Otra vez raspé los números.
Y otra vez, me aplaudieron al finalizar.
Colgamos.
Me sentía como quien acaba de ganar la carrera de su vida.
La imagen que vi de mí mismo era triste pero satisfactoria. Había valido la pena. En el puesto del copiloto reposaban las 30 tarjetas prepago raspadas hasta más no poder. La uña me ardía. Y la camiseta, lavada.
Llamé a mi mamá de vuelta, que se había quedado colgada del techo, como ella bien lo diría. Y al contarle que su hijo publicista se había ganado una promoción, la oí gritarle a mi papá: “¡Andrés se ganó 15 millones de pesos!”.
En ese momento, vino esa voz, que me aclaró lo que acababa de suceder. Mi papá contestó desde lejos:
“¿No lo habrán tumbado?”
Y ahí, en ese momento, supe que acababa de perder de la manera más ingenua y estúpida posible, mis apreciados 600.000 pesos. Llamé de vuelta al número de la voz envolvente. Claramente, nadie me contestó. Busqué en internet “Maratón Comcel”, pero solo encontré un par de carreras de 10K.
Me devolví a la casa, con el alma vuelta pedazos. Me bañé. Me limpié la uña. Confieso que lloré debajo de la ducha.
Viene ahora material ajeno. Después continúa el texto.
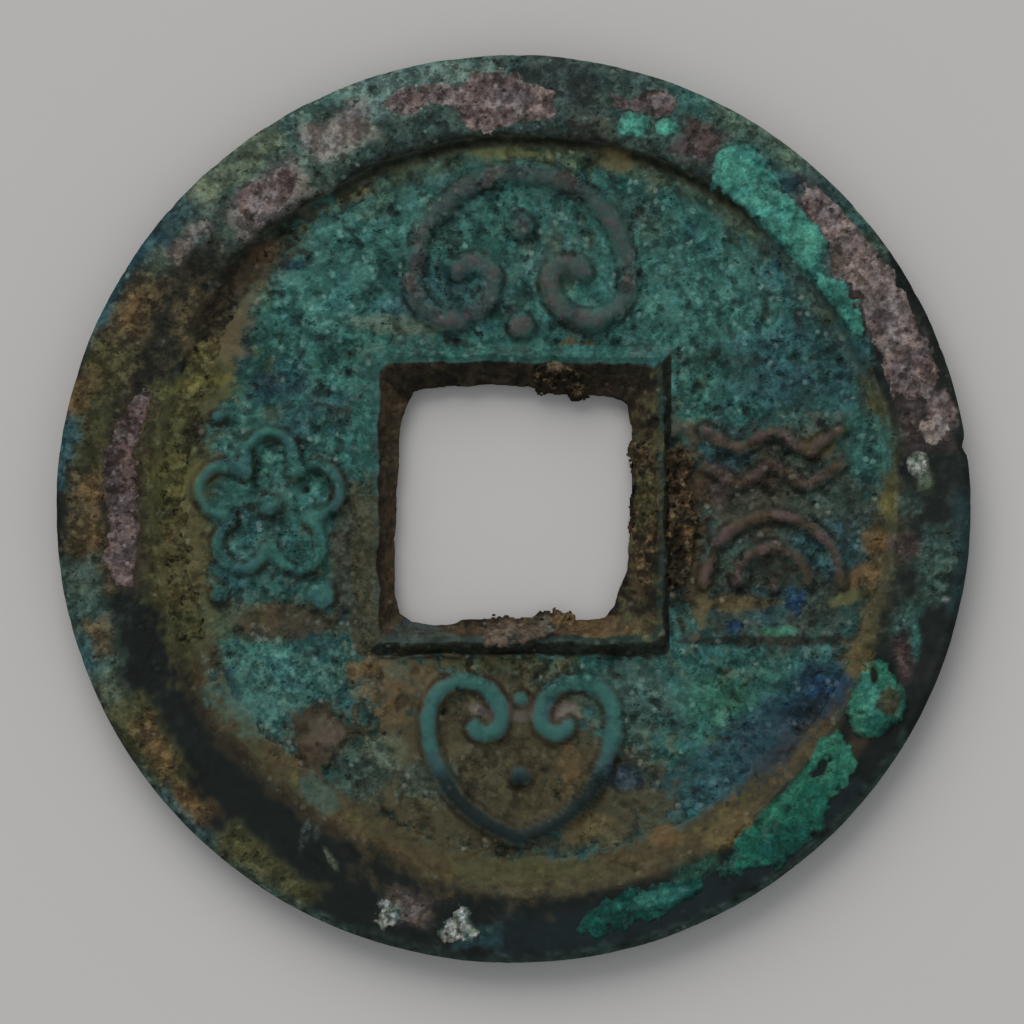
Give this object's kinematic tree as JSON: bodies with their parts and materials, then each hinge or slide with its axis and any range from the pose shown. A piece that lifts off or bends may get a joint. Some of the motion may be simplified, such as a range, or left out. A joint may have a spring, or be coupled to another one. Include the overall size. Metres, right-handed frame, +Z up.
{
  "type": "chinese cash coin",
  "caption": "Round cast bronze coin with a square string hole, raised rim and border, relief ornaments, and mineral crusts and earth from burial.",
  "frame": {"origin": "on the plane that the coin rests on, under the middle of the disc", "axes": "+Z up out of the obverse, through the thickness; +Y to the top of the obverse; +X to its right"},
  "size_m": [0.025, 0.025, 0.0014],
  "materials": {
    "bronze": "matte",
    "malachite": "matte",
    "cuprite": "matte",
    "calcite": "matte",
    "earth": "matte",
    "azurite": "matte",
    "corroded_bronze": "matte"
  },
  "bodies": {
    "root": {"coin_casting": "bronze", "malachite_upper_right": "malachite", "malachite_lower_right": "malachite", "malachite_bottom": "malachite", "malachite_knob": "malachite", "malachite_spot_wide": "malachite", "malachite_spot_narrow": "malachite", "cuprite_top": "cuprite", "cuprite_top_right": "cuprite", "cuprite_upper_left": "cuprite", "cuprite_left": "cuprite", "cuprite_right": "cuprite", "cuprite_spot": "cuprite", "calcite_bottom": "calcite", "calcite_lower_left": "calcite", "calcite_right": "calcite", "earth_left": "earth", "earth_bottom": "earth", "earth_right": "earth", "earth_upper_left": "earth", "earth_patch": "earth", "azurite_inner": "azurite", "azurite_outer": "azurite", "earth_on_hole_edge": "earth", "flake_on_hole_edge": "corroded_bronze", "crust_on_hole_edge": "earth", "crust_beside_hole": "earth"}
  },
  "joints": []
}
Lloré por sentir que un publicista había caído en semejante promoción tan falsa. Lloré por haber seguido toda la mecánica, por haber corrido, por haber evitado pensar en verificar lo que, paso a paso, diseñamos todos los días en la agencia, con tanto cuidado cuando se trata de promociones. Lloré al acordarme de mi prepotencia, criticando lo básicos que eran para los concursos de Jotamario y sus licuadoras. Lloré cuando supe, por un contacto que me levanté, que afortunadamente, en este tipo de robos que se hacen desde las cárceles para vender minutos a los presos, solo cae el 0,01% de la población.